Manche Gemeinderegel führt leider allzu schnell zum „Verschließen“ des Himmelreichs wie bei den Pharisäern (Mt 23,13). Deshalb soll abschließend Menno Simons zu Wort kommen, der für viele russlanddeutsche Gemeinden Namensgeber und „geistlicher Vater“ ist. Er ermahnt in dem bereits angeführten Schreiben:

„Niemand folge seinem eignen Ermessen, Sinn und Vornehmen, sondern er führe seines Herrn Christi und der heiligen Apostel Ordnung, Lehre und Befehl aus, ohne irgendwelche Rücksicht auf Fleisch, Partei oder eigene Weisheit in dieser Hinsicht zu nehmen, damit er nicht verwerfe, den Gott durch seine Gnade selig macht, und auch nicht selig spreche, den Gott in seiner Gerechtigkeit verwirft. Gott allein steht das Recht des Bindens und des Lösens zu“.

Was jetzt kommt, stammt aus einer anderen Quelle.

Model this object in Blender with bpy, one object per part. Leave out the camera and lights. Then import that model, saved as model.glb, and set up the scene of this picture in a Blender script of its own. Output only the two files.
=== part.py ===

Gemeinden sollten diese Worte ernst nehmen und sich nicht als zu strenger (oder zu gnädiger) Richter aufspielen. Statt den Gemeindemitgliedern durch Menschengebote Lasten aufzulegen oder sie vom Gesetz zu entlassen, sollten sie mutig Gesetz und Evangelium verkündigen. Die Gemeinde hat die Autorität, jedem, der das Evangelium glaubt, Vergebung zuzusprechen, d.h. ihn zu „lösen“. Sie sollte aber auch Sünde ernst nehmen und auf Grundlage der Schrift ermahnen. Sie sollte zur Buße aufrufen und bis hin zur Gemeindezucht „binden“, wenn jemand in Sünde verharrt. Aber nicht, wenn Gemeinderegeln übertreten werden, bei denen es um „Mitteldinge“ geht. Dazu hat die Gemeinde keine Autorität! Denn nur „Gott allein steht das Recht des Bindens und des Lösens zu“.